Неостающееся время. Совлечение бытия - страница 3
Мы – про лежащего неживым в бурьяне дружка.
Вэшники и гэшники – еще что-то хорошее на душевные послевоенные слова Алексея Фатьянова…
Громким баритоном под аккордеон Женя Рыбаков спел про русскую бригаду, бравшую Елисейские поля, и отчего-то хуже, чем это бывало в туалете под подстукиванье, тихо.
Мы расчувствовались и «оплакивали вслед», расширяя в себе хорошее, сгинувших и погибших на войне, да только… – сдается мне с некоторых пор – «били чувством» все-таки повыше цели.
Мы сами были еще не настоящие, из голых намерений, из гуттаперчи… Бройлеры без завязи, без структурирующего онтологического центра в душе…
Мы еще, как называл это Павел Васильев, не начинали жить.
Не ведали, как опасно ходим.
Что широки врата и пространен путь, ведущие в погибель, и многие идут ими.
Что тесны врата и узок путь, ведущие в жизнь, и немногие находят их[5].
Не помню, кто и с какой песней победил в тот раз. Кажется, что не мы.
…Но зато вечером, поздно, в зачине единственной ночи на родниково-родоновом озере Еловом (с лодки на глубине тридцать метров тогда еще было различимо дно) произошло событие, из-за которого я и затеял, собственно, все это вспоминать и рассказывать.
В первый раз у нас с «а» произошел вечер у одного костра, к сожаленью, полуформальный и совсем краткий, поскольку, вдосыть напереживавшись днем, мало кто отыскал силы задерживаться к ночи. Мало-помалу все отошли спать-почивать по давно ожидавшим их палаткам со спальниками.

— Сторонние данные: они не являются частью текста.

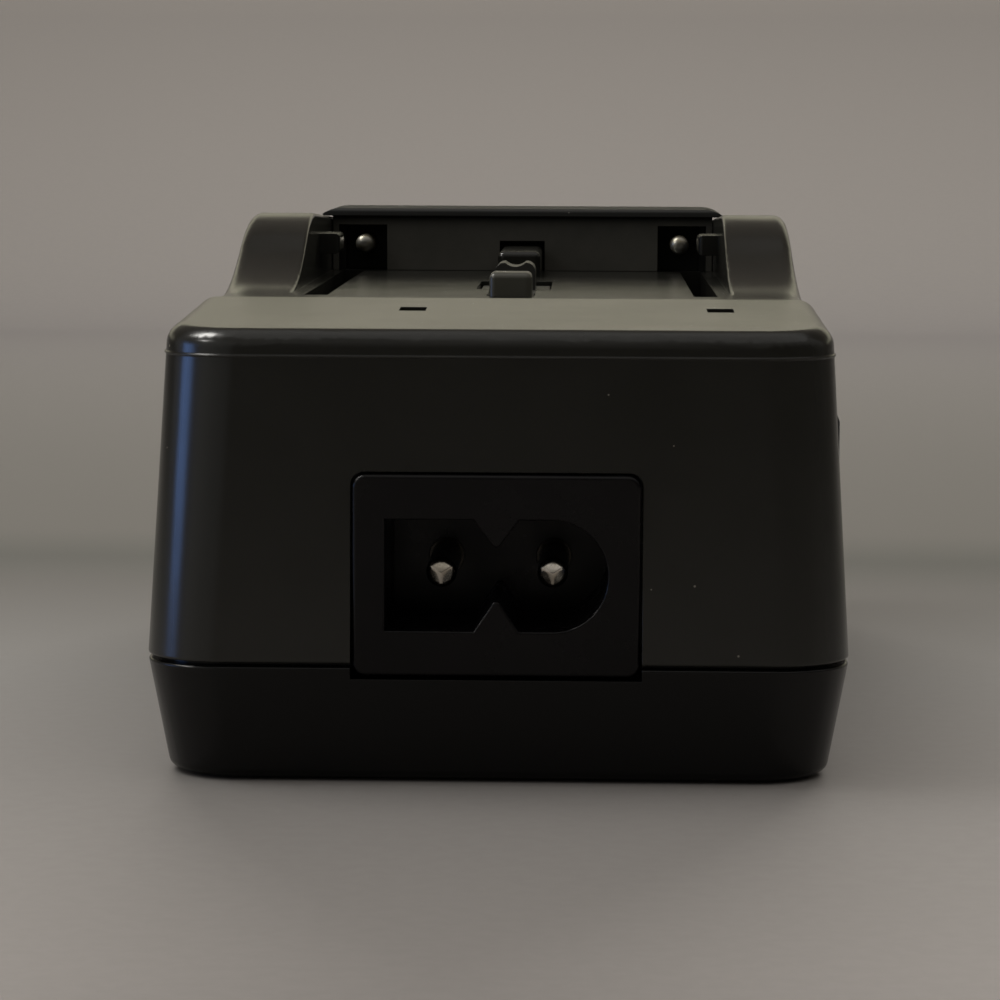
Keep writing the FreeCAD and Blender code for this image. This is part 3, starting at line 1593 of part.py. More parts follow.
def make_disc_capacitor():
    y = board_front + disc_y
    disc = rod(3.4, 2.4, disc_x, y - 1.2, board_top + 5.0, Vector(0, 1, 0))
    disc = round_edges(disc, 0.7, lambda e: e.BoundBox.ZMax - e.BoundBox.ZMin > 6.0)
    for side in (-1, 1):
        disc = disc.fuse(rod(0.35, 3.2, disc_x + side * 1.6, y, board_top + seat))
    return disc.removeSplitter()


def make_optocoupler():
    return on_board(4.6, 6.5, 3.4, optocoupler_x, board_front + optocoupler_y)


def make_control_chips():
    """Charge control chip and its regulator."""
    return Part.makeCompound([
        on_board(4.0, 5.0, 1.6, chips_x, board_front + chips_y + 2.4),
        on_board(3.0, 3.0, 1.3, chips_x + 14.0, board_front + chips_y - 3.5),
    ])


def make_resistors():
    """Row of small resistors standing clear of the board on their legs."""
    parts = []
    for i in range(4):
        x = resistors_x + (i - 1.5) * 3.2
        y = board_front + resistors_y
        body = rod(1.1, 6.0, x, y - 3.0, board_top + 1.5, Vector(0, 1, 0))
        for dy in (-3.6, 3.6):
            body = body.fuse(rod(0.3, 1.6, x, y + dy, board_top + seat))
            reach = rod(0.3, 1.2, x, y + dy - (0.0 if dy < 0 else 1.2), board_top + 1.4, Vector(0, 1, 0))
            body = body.fuse(reach)
        parts.append(body.removeSplitter())
    return Part.makeCompound(parts)


def main():
    os.makedirs("parts", exist_ok=True)
    save("upper_casing", make_upper_casing())
    save("lower_casing", make_lower_casing())
    save("battery_plate", make_battery_plate())
    save("terminal_housing", make_terminal_housing())
    save("contact_pins", make_contact_pins())
    save("catch", make_catch())
    save("catch_spring", make_catch_spring())
    save("catch_retainer", make_catch_retainer())
    save("inlet_housing", make_inlet_housing())
    save("inlet_pins", make_inlet_pins())
    save("grip_left", make_grip(-1))
    save("grip_right", make_grip(1))
    save("indicator_windows", make_lenses())
    save("indicator_board", make_indicator_board())
    save("indicator_lamps", make_lamps())
    save("feet", make_feet())
    save("rating_plate", make_rating_plate())
    save("casing_screws", make_casing_screws())
    save("plate_screws", small_screws(plate_screw_places(), shelf_bottom - seat, small_screw_length))
    save("housing_screws", small_screws(housing_screw_places(), floor_underside - seat, small_screw_length))
    save("retainer_screws", small_screws(
        retainer_screw_places(), well_bottom() - retainer_thickness - seat * 2, small_screw_length,
    ))
    save("indicator_screws", small_screws(
        indicator_screw_places(), indicator_board_span()[4] - seat, small_screw_length,
    ))
    save("board_screws", small_screws(board_screw_places(), board_top + seat, small_screw_length - 0.5, True))
    save("inlet_leads", make_inlet_leads())
    save("contact_leads", make_contact_leads())
    save("lamp_leads", make_lamp_leads())
    save("main_board", make_main_board())
    save("fuse", make_fuse())
    save("varistor", make_varistor())
    save("suppression_capacitor", make_suppressor())
    save("choke_core", make_choke_core())
    save("choke_windings", make_choke_windings())
    save("bridge_rectifier", make_bridge())
    save("main_capacitor", make_main_capacitor())
    save("transformer_core", make_transformer_core())
    save("transformer_bobbin", make_transformer_bobbin())
    save("transformer_winding", make_transformer_winding())
    save("heat_sink", make_heat_sink())
    save("switching_transistor", make_switching_transistor())
    save("output_diode", make_output_diode())
    save("output_capacitors", make_output_capacitors())
    save("disc_capacitor", make_disc_capacitor())
    save("optocoupler", make_optocoupler())
    save("control_chips", make_control_chips())
    save("resistors", make_resistors())


main()
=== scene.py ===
import bpy
import bmesh
import math
from functools import partial
from mathutils import Matrix, Vector


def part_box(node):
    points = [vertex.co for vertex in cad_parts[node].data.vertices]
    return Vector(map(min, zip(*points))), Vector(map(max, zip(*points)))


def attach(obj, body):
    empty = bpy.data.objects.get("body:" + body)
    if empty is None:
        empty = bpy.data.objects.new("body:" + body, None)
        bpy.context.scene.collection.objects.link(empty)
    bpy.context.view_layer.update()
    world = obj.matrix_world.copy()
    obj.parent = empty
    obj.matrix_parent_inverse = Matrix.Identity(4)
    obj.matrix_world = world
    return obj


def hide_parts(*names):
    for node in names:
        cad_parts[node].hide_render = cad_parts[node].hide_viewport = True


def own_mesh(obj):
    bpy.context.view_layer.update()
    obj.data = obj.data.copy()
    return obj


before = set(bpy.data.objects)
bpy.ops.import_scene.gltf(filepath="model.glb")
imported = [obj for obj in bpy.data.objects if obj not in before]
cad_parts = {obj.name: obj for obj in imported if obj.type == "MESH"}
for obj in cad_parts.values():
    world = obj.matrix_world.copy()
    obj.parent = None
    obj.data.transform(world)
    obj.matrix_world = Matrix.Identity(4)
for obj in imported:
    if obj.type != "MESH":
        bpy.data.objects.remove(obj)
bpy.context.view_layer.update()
scene = bpy.context.scene
mm = 0.001


# Small tools

smoothStep = {"interpolation_type": "SMOOTHSTEP"}    # settings of a Map Range that eases in and out
colorMix = {"data_type": "RGBA"}                     # settings of a Mix whose inputs 6 and 7 are colours


def linearColor(text):
    # sRGB hex to the linear values that shaders take
    parts = [int(text[i:i + 2], 16) / 255 for i in (0, 2, 4)]
    linear = [p / 12.92 if p <= 0.04045 else ((p + 0.055) / 1.055) ** 2.4 for p in parts]
    return (*linear, 1.0)


def addNode(tree, kind, inputs=(), output=0, **settings):
    # a kind without "Node" in it is a shader node's; inputs are values, hex colours, sockets to
    # link or lists of them; gives back one output, or the node itself where output is None
    node = tree.nodes.new(kind if "Node" in kind else "ShaderNode" + kind)
    for key, value in settings.items():
        setattr(node, key, value)
    for key, value in inputs.items() if isinstance(inputs, dict) else enumerate(inputs):
        for part in value if isinstance(value, list) else [value]:
            if isinstance(part, bpy.types.NodeSocket):
                tree.links.new(part, node.inputs[key])
            else:
                node.inputs[key].default_value = linearColor(part) if isinstance(part, str) else part
    return node if output is None else node.outputs[output]


# Camera, matched to the photograph: edges converge on one point above the middle

camera = {
    "place": (7.15, -313.0, 51.2),    # mm, from the middle of the footprint
    "turn": 1.515,                    # degrees to the left of +Y
    "tilt": -6.35,
    "roll": 0.264,
    "focal": 3430.0,                  # pixels of a 1000-pixel frame
    "frame": 1000.0,
    "sensor": 36.0,
    "clip": (0.01, 20.0),             # metres
}


def makeCamera():
    data = bpy.data.cameras.new("camera")
    data.sensor_width = data.sensor_height = camera["sensor"]
    data.sensor_fit = "HORIZONTAL"
    data.lens = camera["focal"] * camera["sensor"] / camera["frame"]
    data.clip_start, data.clip_end = camera["clip"]
    holder = bpy.data.objects.new("camera", data)
    scene.collection.objects.link(holder)
    turn = Matrix.Rotation(math.radians(camera["turn"]), 4, "Z")
    tilt = Matrix.Rotation(math.radians(90 + camera["tilt"]), 4, "X")
    roll = Matrix.Rotation(math.radians(camera["roll"]), 4, "Z")
    holder.matrix_world = Matrix.Translation(Vector(camera["place"]) * mm) @ turn @ tilt @ roll
    scene.camera = holder
    print("camera set")


makeCamera()


# Surfaces: how every material starts, is varied and ends

def startMaterial(name, baseHex, roughness, ior=1.5, metallic=0.0, more=None):
    # more holds further sockets of the shader and their values
    material = bpy.data.materials.new(name)
    material.use_nodes = True
    material.node_tree.nodes.clear()
    add = partial(addNode, material.node_tree)
    surface = add("BsdfPrincipled", {
        "Base Color": baseHex, "Roughness": roughness, "IOR": ior, "Metallic": metallic, **(more or {}),
    })
    add("OutputMaterial", {"Surface": surface}, None)
    return material, add, add("TexCoord", output="Object")


def addBlotches(add, place, sizeMm, low, high, toLow=0.0, toHigh=1.0, detail=2.0, roughness=0.5):
    # noise with blotches of about sizeMm, whose values from low to high become toLow to toHigh
    noise = add("TexNoise", {
        "Vector": place, "Scale": 1 / (sizeMm * mm), "Detail": detail, "Roughness": roughness,
    })
    return add("MapRange", (noise, low, high, toLow, toHigh), **smoothStep)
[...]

Осталось в конце концов трое – мой затесавшийся не к своим кореш из 9 «г», я и… да, Оля Грановская, неформальный лидер, Белоснежка и Снежная королева из застенно-загадочного 9 «а».

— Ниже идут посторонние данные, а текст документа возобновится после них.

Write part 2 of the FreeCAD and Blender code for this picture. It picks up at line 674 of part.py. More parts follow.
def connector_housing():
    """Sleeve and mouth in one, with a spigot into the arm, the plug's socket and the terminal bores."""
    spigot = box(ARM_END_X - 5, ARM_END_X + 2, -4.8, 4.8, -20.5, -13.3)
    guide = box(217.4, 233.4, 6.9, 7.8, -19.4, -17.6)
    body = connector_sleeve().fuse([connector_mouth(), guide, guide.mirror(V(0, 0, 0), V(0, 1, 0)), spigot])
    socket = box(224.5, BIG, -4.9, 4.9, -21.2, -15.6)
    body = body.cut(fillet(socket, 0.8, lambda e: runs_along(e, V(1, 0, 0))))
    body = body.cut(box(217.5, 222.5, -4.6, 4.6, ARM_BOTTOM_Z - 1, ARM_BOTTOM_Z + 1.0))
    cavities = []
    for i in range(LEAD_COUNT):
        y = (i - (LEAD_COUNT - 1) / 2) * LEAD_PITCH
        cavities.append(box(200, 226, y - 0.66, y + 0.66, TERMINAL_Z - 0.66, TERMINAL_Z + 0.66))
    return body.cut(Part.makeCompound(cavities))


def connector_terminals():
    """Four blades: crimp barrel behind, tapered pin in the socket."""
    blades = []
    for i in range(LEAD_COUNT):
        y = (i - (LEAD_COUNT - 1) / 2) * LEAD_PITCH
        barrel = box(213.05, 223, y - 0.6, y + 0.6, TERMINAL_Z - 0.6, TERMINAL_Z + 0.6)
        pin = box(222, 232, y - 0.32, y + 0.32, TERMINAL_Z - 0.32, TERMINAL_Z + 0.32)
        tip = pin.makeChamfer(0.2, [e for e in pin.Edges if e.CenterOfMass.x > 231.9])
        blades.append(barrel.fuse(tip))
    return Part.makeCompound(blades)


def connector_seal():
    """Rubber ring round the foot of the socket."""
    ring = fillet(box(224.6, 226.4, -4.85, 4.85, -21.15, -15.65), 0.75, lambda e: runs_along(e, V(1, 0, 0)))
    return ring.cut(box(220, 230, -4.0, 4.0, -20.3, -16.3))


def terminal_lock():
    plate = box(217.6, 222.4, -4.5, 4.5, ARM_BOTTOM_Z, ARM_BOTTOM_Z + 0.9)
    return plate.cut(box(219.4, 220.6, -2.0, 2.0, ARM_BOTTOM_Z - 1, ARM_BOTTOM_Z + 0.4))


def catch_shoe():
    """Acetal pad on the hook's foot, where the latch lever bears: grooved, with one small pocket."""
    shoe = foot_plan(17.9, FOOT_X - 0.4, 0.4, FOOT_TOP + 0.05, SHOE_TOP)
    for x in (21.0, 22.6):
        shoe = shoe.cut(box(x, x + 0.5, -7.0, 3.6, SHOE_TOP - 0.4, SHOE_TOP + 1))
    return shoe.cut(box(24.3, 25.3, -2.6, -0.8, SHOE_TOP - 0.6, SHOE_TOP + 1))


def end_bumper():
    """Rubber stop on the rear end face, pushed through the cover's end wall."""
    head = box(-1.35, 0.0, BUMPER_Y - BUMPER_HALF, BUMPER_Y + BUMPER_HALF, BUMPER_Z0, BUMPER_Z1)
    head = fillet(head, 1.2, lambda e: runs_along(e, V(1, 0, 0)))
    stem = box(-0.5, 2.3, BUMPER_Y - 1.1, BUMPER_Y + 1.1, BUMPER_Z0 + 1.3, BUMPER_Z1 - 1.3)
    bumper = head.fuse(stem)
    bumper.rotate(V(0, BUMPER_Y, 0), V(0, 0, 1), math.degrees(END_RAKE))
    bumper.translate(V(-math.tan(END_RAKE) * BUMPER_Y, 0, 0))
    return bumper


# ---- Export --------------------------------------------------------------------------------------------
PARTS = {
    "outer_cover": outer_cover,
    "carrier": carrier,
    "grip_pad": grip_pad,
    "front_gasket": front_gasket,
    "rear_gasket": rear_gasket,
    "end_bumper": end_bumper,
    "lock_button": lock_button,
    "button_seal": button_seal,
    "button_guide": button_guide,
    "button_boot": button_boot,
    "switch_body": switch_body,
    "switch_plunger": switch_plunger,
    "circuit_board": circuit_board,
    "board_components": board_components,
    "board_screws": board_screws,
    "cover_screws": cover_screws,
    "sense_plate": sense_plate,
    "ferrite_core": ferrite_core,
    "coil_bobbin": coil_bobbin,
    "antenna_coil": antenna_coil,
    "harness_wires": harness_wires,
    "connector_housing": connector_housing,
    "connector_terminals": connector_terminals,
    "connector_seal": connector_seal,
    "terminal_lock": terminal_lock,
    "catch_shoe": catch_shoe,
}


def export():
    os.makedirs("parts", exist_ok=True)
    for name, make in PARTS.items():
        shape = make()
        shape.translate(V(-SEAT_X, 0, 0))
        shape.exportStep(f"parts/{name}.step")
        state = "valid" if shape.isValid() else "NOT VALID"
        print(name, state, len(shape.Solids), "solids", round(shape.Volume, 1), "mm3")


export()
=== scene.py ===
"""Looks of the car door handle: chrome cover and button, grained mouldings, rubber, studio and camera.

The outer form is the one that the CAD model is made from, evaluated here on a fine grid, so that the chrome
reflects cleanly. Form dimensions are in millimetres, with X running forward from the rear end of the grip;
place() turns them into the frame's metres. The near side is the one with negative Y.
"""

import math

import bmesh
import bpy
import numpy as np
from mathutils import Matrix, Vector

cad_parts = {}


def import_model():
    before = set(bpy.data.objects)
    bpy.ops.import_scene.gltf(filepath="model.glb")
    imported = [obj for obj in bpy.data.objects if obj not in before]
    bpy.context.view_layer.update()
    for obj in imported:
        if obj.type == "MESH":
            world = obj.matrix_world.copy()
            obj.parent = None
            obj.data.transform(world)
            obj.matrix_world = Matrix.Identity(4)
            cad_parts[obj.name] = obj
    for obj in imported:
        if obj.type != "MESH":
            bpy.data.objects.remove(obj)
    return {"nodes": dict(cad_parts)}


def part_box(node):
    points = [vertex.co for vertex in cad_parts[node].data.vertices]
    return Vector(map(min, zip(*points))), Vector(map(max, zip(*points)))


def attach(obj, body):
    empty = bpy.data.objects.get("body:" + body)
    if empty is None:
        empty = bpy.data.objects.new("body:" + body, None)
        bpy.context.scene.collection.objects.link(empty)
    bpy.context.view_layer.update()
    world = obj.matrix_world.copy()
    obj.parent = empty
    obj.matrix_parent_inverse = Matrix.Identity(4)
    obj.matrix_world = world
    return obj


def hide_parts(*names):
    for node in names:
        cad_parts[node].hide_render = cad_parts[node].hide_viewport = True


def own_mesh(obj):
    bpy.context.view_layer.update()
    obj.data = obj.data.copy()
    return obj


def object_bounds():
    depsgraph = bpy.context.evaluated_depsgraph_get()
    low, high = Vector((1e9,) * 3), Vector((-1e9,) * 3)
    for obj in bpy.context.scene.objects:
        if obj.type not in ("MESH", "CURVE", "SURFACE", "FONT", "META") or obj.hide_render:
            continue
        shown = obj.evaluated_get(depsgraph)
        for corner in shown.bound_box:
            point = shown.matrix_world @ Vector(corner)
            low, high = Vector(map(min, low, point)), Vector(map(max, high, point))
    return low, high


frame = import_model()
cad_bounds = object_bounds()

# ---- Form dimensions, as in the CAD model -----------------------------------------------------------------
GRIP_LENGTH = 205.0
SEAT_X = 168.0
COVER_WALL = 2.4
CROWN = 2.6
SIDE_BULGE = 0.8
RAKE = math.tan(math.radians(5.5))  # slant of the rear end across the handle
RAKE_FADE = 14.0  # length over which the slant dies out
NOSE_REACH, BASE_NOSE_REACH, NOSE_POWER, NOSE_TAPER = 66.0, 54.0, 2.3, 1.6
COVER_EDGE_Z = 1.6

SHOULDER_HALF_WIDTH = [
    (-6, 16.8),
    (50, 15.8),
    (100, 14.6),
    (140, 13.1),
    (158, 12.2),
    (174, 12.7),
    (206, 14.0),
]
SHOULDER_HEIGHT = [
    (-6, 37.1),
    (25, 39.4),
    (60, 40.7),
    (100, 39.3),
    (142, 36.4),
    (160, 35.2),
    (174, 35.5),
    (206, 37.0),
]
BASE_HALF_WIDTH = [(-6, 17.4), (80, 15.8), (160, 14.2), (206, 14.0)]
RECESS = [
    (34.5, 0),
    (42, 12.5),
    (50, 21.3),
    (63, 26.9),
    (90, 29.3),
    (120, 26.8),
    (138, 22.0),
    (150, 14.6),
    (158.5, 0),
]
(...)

Как-то раз «для смеху» прошедший от балкона до кухонной форточки по полого-узенькому бордюру на пятом этаже, но, по таинственному устройству души, никогда ни с кем не дравшийся кореш курил сигарету, я подкладывал веточки, а Оля (она была в светло-красном вигоневом свитерке под цвет костра), со светлыми куделечками у лба, Оля спела нам одну такую штуку а капелла, «орифлему»[6], я бы сказал, на слова не дозволявшегося к употребленью у нас в стране Сергея Есенина.

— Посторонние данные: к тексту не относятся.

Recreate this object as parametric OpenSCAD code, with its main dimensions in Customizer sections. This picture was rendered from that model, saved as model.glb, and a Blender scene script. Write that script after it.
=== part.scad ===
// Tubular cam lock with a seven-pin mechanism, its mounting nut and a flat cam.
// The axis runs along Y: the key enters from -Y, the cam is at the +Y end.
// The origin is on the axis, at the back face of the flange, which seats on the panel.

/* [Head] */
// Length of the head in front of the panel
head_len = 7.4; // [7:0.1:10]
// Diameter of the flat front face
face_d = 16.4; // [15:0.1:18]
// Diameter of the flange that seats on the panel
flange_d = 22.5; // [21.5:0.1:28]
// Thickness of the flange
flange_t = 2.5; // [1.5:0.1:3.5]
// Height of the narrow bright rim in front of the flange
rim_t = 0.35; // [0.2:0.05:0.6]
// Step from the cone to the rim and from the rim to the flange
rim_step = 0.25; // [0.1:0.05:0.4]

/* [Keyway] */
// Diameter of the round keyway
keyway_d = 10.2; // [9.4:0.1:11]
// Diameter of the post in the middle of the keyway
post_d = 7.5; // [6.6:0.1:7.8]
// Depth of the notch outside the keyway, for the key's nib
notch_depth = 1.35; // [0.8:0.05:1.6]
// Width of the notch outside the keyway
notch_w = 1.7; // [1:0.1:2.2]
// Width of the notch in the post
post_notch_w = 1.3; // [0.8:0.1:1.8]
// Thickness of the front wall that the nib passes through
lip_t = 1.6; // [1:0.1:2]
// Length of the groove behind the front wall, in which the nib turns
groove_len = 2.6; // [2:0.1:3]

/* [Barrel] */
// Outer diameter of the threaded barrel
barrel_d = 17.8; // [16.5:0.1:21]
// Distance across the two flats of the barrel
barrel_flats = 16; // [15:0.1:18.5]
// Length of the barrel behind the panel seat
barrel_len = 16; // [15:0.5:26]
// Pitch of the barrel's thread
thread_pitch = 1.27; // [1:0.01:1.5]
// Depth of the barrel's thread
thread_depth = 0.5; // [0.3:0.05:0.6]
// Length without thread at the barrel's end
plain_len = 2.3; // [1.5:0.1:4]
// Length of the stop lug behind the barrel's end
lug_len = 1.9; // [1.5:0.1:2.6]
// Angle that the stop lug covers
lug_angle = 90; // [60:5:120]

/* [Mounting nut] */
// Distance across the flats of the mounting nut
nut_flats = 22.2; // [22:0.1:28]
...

Голосок у певуньи был небольшой, не шибко-то и музыкальный, но не фальшивящий, ясный.
К тому же пела Оля с одушевлением и не на публику, не нам с корешем, а как бы самой себе или еще ближе, самому предмету послания, той женщине-музе…
И получилось хорошо. С поэзией.
Получилось – ночь, костер и вот такая девочка-снежинка, поющая изъятого у народа, у языкотворца… звонкого забулдыгу подмастерья[7].
Тут были и открытие, и риск, и какая-то неведомая еще мной красота.
Духовная, как догадался я спустя время.
Красота и радость пребывания в Духе Божием.
И я влюбился в эту девочку, в Олю Грановскую…
Не плотью-кровью, не томленьем животно-эротической тяги к наслаждению, как на беду себе «влюблялся» после в сменявшиеся «объекты», а влюбился хорошо, честно и без корысти, как любил до этого отца, маму, сестер и дедушку с бабушкой, как любил, не очень-то про это зная, поющего на большой перемене Женю Рыбакова и читавшего Маяковского В.А.
пела Оля, —
По соснам ходил, шумел поверху предрассветный озерный ветер, языки и отсветы пламени шевелились по тоненькому ее, Оли, свитерочку, а у покрытого туманом озера выстывающая трава готова уже была принять росу.